A couple of months so ago, I took on what seemed like a not-very-difficult challenge - I was going to knit a modest sized shawl for a friend of mine by March 7. When I first started it, we'd discussed a shawl that just sort of covered the top of her arms. As long as it was big enough to get around her shoulders, she was good with it.
I figured we were aiming at, oh, 45 - 50 inches wide or so (a standard size). And, as it turns out, the shawl she chose was, originally, about that size. That I could do in plenty of time. But, of course, she hadn't exactly said.
Over time, that estimate morphed a bit.
I kept asking "no really.... how many inches are you looking for?" And I kept knitting...
It was hard to figure for sure, since she didn't have anything that actually worked, even to fake it, to compare it to. And ya know -- grabbing a tape measure and wrapping it around your shoulders doesn't actually give you much information about how a shawl will fit. Eventually, she found something that was just the size she wanted.. and it even worked for the March date....it was about .. 60" give or take. (I confess, I slowed down a bit then, because that gave me an extra month to finish).
As it turns out, that "small shawl" needs to be more like 69". Oh well. I've got plenty of yarn, so the only question is time. But I did want to finish reasonably quickly.
I thought I was getting close. I really did. (Well, close to the 60" goal anyway.) I thought I'd gotten close enough to start the top border pattern. I even went so far as to start it.

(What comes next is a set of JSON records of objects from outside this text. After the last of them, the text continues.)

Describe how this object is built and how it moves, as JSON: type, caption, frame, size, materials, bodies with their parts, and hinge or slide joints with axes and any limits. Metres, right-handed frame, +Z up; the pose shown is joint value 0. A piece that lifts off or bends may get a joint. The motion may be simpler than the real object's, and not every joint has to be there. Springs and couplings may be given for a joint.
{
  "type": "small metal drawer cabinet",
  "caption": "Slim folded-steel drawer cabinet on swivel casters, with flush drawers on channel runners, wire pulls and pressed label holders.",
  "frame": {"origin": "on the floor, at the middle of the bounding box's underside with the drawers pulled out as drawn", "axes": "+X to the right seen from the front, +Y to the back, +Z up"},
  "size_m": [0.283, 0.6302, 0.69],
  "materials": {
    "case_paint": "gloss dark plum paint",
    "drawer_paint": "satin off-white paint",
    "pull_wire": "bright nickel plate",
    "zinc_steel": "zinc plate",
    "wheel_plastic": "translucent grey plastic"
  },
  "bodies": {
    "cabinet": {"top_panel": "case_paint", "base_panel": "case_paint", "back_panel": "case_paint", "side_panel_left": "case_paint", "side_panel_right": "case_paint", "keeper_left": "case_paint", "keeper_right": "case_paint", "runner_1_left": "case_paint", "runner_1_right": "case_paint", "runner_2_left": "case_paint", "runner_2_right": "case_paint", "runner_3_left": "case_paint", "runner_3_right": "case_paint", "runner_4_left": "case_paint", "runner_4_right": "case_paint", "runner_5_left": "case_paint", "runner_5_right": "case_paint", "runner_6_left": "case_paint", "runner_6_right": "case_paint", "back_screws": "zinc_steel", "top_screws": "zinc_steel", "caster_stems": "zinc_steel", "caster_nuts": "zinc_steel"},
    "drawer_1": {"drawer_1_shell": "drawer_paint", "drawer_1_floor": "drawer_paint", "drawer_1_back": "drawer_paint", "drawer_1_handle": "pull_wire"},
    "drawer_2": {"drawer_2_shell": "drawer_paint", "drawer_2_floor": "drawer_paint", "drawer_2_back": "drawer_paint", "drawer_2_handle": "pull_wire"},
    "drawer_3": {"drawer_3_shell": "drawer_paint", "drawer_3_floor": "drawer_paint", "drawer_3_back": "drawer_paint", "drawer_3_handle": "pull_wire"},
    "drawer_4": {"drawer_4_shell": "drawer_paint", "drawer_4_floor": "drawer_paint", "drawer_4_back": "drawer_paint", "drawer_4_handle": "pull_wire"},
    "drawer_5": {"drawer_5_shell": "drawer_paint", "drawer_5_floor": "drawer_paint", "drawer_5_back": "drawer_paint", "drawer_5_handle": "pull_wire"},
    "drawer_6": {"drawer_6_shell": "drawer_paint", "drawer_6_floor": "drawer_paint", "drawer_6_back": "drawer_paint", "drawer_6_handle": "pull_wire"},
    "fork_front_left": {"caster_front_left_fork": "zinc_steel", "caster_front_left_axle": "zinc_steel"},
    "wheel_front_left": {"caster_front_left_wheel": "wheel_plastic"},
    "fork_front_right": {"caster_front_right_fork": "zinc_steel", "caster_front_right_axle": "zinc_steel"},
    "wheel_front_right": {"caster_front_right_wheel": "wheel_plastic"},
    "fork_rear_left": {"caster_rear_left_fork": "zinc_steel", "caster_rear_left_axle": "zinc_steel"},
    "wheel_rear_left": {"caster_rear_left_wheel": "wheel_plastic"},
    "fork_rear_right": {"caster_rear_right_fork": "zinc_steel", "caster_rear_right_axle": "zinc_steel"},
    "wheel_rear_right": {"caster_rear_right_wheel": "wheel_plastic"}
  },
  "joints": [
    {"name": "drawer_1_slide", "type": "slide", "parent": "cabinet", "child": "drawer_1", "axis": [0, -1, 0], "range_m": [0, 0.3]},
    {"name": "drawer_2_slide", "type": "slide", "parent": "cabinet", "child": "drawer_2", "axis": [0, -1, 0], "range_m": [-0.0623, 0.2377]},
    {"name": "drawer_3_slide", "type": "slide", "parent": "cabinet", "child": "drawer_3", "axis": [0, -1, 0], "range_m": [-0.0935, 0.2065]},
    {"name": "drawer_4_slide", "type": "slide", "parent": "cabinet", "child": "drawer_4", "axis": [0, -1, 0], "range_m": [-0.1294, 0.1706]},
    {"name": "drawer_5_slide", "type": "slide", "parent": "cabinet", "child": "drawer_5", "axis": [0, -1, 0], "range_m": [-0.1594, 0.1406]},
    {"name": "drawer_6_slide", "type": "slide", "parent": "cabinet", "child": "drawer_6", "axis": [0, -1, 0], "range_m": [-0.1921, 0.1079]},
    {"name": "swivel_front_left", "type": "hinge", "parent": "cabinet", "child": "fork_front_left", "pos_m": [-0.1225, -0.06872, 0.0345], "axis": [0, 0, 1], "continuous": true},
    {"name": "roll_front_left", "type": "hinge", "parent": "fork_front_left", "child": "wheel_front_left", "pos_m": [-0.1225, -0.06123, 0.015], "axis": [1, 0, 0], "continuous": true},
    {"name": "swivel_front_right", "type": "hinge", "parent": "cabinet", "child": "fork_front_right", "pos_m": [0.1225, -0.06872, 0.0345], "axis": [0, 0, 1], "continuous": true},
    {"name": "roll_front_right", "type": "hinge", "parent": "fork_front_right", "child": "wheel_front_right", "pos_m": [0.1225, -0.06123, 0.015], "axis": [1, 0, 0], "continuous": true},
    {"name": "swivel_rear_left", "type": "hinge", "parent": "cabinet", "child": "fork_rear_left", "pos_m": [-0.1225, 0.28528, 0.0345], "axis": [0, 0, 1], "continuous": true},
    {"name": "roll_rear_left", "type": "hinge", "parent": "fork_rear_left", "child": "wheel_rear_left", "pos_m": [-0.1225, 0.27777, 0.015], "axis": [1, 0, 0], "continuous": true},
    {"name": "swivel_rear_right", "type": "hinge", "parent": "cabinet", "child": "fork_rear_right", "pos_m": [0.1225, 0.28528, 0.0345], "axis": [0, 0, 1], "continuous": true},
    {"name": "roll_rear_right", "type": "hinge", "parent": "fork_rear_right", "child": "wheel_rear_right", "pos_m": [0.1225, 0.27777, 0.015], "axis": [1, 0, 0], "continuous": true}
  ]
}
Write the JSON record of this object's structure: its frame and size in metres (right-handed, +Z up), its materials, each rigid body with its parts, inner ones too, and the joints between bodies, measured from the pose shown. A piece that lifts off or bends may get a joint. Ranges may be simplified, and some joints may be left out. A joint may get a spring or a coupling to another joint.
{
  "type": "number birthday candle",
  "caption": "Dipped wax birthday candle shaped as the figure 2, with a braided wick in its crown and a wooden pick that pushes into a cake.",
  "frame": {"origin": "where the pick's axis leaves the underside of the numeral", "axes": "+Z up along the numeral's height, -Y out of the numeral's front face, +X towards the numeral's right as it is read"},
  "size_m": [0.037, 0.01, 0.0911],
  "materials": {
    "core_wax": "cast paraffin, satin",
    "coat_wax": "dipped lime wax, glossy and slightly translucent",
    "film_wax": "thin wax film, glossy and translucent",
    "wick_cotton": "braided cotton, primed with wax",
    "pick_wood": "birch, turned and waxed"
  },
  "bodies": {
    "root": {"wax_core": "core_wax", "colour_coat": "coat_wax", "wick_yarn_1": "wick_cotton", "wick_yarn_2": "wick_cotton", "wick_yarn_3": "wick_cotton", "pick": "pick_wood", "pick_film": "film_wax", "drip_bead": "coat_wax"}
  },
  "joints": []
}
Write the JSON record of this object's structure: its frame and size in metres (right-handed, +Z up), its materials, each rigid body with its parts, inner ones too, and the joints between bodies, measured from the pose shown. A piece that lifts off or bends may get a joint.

I can't even pretend that the problem was that I was on target for 60 but not 69....
Ugly wake up the first: the shawl was, in fact, at only 45 inches wide. I discovered this crisis, pulled the puppy off the needles, and confirmed that by measuring as though blocking.
Wile the border adds a few inches, it does not add 24 inches to the width. Sigh. I frogged back the four rows I'd done that commited me to the top border, having failed to take picutres while it was all spread out and starting to look like, you know, lace.
Of course, there was no life-line involved. So, while I was trying to get the stitches back on the needles, the lovely slippery yummy fine yarn slithered around trying to drop stitches. It took me long enough to finish a full repeat to get it all back on the needles correctly.
I need to do a serious push on this shawl. (Time to stop designing stuff and just KNIT this thing -- she'll be back in town by the end of the week!)
The there's other ugly wake up call. ... not quite as easy to get past.
We have defective shingles on our roof. That means that for the past ten years they've been flying off in every serious storm, and every so often we've had a small leak. Now we've got more leaks ... only this time we can't fix it by patching the roof. Evidently, the defective shawls have failed to the part where ... well... we have to get a new roof.
We can't go to the company who made our defective shingles to honor their original thirty-year warranty, because, well, they went out of business. (I wonder why).
So... A new roof. (Can I change colors??) Theres a time honored tradition of putting a new roof on top of the old roof until you've got, oh, three layers up there. (That may or may not make changing colors more challenging). The roof on our house is it's first (as it should be, the house is only 15 years old). Ordinarily, in line with that there time-honored tradition; we'd be slapping new shingles up on our roof. Alas, that time honored tradition is not one we get to follow. We're special you see, ... our shingles are defective. That means that they're also warped. In order to put one roof on top of another roof, the existing roof needs to be flat. Warped shingles do not leave a flat roof.
Ugly wake up number two: not only do we have to get a new roof, we have to have a tear off (they rip the old roof completely off ... down to the plywood (which we're really hoping is till good), and start over pretty much from scratch. (At least that makes it easier to change the color.)